We recommend waiting until 8-10 weeks of age for the first vaccination, and only give vaccines for the diseases that your puppy is likely to contact. We give parvo and distemper as separate vaccines, which can be given at the same time, or at weekly intervals to minimize stress on the immune system. We then recommend a booster vaccination 4-6 weeks later. We then booster at 3 year intervals to to keep your pet current.
Antibody titers may be checked at the time a booster is due to see what level of protection your pet already has.
A detoxification protocol is available to help your pet process the vaccinations and minimize adverse effects
Rabies is given at 6 months of age and boosted at 3 year intervals. We provide lyssin, a homeopathic remedy to specifically help eliminate the effects of the Rabies vaccine.
Bordetella vaccination may be given if required by boarding or daycare facility
The Same High Quality at a Lower Price
Spaying or neutering your pet can provide both health and behavioral advantages. In addition, we recommend altering your pet to prevent accidental breedings that can add to the already large stray pet population. We offer full service spaying and neutering care at reasonable prices along with some holistic perks to help keep your pet extra-comfortable. We recommend waiting until at least 10 months of age to spay or neuter your pet — read why here: Early spaying and neutering.
Our spay and neuter packages include all of the following:
- Bloodwork—Essential to be sure that your pet is healthy enough for anesthesia and surgery
- IV fluid therapy—Maintains proper hydration and blood pressure during spaying and neutering
- Heated surgery table—Maintains proper body temperature during spaying and neutering
- Surgical monitoring—A veterinary nurse will be assigned to your pet to monitor anesthesia and vital signs
- Laser therapy—Reduces healing time, inhibits infection, and reduces swelling
- Homeopathic remedies—Reduces swelling and pain, aids in recovery from anesthesia
- Essential oils—Help your pet relax and recover more easily from anesthesia
Dr. David T. Matthiesen provides the Belleview Animal Clinic with specialized surgical care, including Orthopedic, Neurologic, Oncologic, and General surgery. He received his Veterinary Doctorate degree from Colorado State University in 1979, followed by an internship at the West Los Angeles Veterinary Medical Group and a residency at the University of Pennsylvannia. He became a Board Certified Diplomate of the American College of Veterinary Surgeons in 1986. Dr. Matthiesen offers a wide range of surgical expertise along with many years of clinical experience to provide your pet with optimal care, should the need for surgery arise.

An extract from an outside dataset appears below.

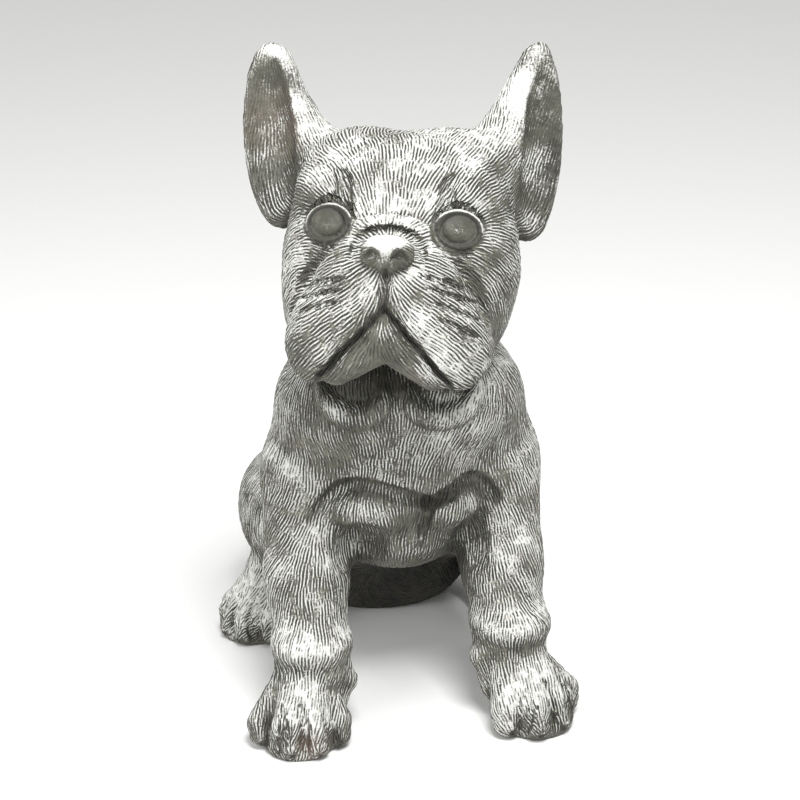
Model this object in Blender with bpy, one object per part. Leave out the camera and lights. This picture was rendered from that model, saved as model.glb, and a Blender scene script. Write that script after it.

We also perform a lot of orthopedic surgeries related to hip dysplasia and disc disease. Please contact us if you have any questions about these procedures or if you think your pet might benefit from them.
Probably the most common soft tissue surgery performed on pets is the removal of masses, or lumps. Most of these masses, once removed and tested, are found to be benign (nonharmful); however, occasionally they are more serious. Early removal and accurate diagnosis of a lump is necessary to improve the outcome in your pet if the mass is cancerous.
If your dog suffers from frequent ear infections, surgical intervention can reduce their occurrence by improving airflow into the ear canal.
Surgery can also help resolve several problems related to the eyes. Tearing in your pet’s eyes can mean an infection is present or may be a sign that the cornea (outer layer of the eye) has been damaged. Surgery may allow the cornea to heal faster with less scarring, improving your pet’s ability to see. In some pets, the eyelashes may actually damage the cornea. Surgical intervention improves comfort in these pets, reduces the chances of corneal scarring, and enhances the pet’s vision in the long term.